Why do we know nothing about our own history?

The fact of the matter is that most of us know nothing at all about our history, nothing,” said the poet Paul Muldoon on William Crawley’s Imagining Ulster.

Sorry to digress in only the second sentence, but Crawley’s Sunday evening series is interesting but deeply flawed. It’s too ambitious. It takes in such a broad sweep of the past that it doesn’t hang together. It’s not coherent. Also, it’s Protestant and unionist in its focus, possibly even with overtones of ancestor worship. Apart from that, Crawley is an outstanding broadcaster and his series has many individual, if disparate, insights like Paul Muldoon’s comment.

Most of us know nothing about our past despite the fact that we’re always trying to convince ourselves that we have wonderful schools and world class education. It’s dreadful because our ignorance impacts on us today.

Studying history doesn’t mean we’ll all arrive at an agreed narrative; far from it, but knowledge of the main events would at least allow us to make informed judgements and to appreciate the need for respect.

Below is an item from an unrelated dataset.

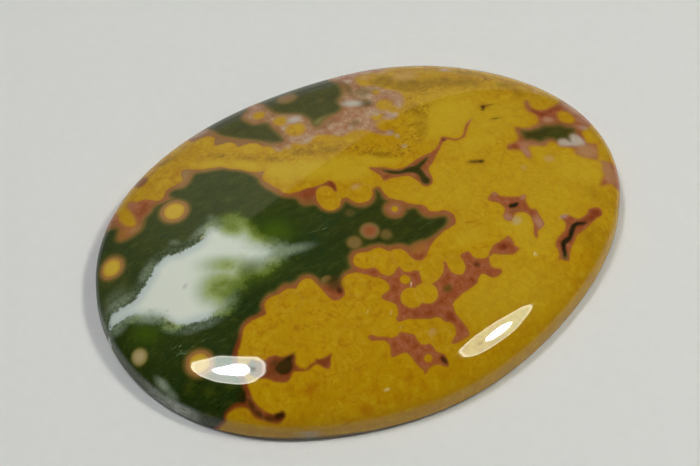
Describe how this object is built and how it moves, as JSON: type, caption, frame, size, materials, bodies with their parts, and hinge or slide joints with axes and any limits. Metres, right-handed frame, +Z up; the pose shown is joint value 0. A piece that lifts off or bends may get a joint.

So, whose fault is it that our schools have largely ignored Irish history? The blame has to lie with those who set the syllabus for examinations and with teachers who chose the easier or less contentions subjects when they are given a choice. “We’re often fearful of engaging with Irish history,” says University College Cork historian Dr Gillian McIntosh.

Fifty years ago when I did ‘A’ level history very few teachers chose the only Irish option of Grattan’s Parliament as a special period. Most opted for the French Revolution instead. It was only at college (that’s today’s un-cool word “uni” in the puffed-up lingo of academic inflation) that I had an opportunity to study Irish history.

Things haven’t improved over the last 50 years. Irish history remains too-challenging-to-bother-with. Most pupils taking history seem to study little but Germany between the wars and the rise of fascism. It’s the easy option. I even heard the other day of a university history student who was dismayed to discover she would be required to take at least a module on Irish history.

Meanwhile, ignorance is painfully apparent in our society. Even politicians betray a lack of historical perspective and judgement.

The other day Danny Morrison and Jim Allister were talking on radio about the 1916 Easter Rising and other things. Jim said, “The Easter Rising had nothing to do with Northern Ireland.” “That’s right,” replied Danny, “because Northern Ireland didn’t exist in 1916.” Of course Northern Ireland didn’t exist in 1916, although some seem to think it was one of the great civilisations of the ancient world. So, on that level Danny Morrison was right, but on another level Danny and Jim were both wrong. The 1916 Rising did have something to do with Northern Ireland. One of the Rising’s unintended consequences was that it copper fastened the prospect of partition. In that sense you’d think Jim would celebrate the Rising!

“Where ignorance is bliss, ’tis folly to be wise,” said 18th century poet Thomas Gray.

On St. Patrick’s Day a friend innocently said to an acquaintance, “That’s a nice day for St. Patrick’s.” “We want nothing to do with that,” came a snarled response. That’s it. What has Christianity or history got to do with us?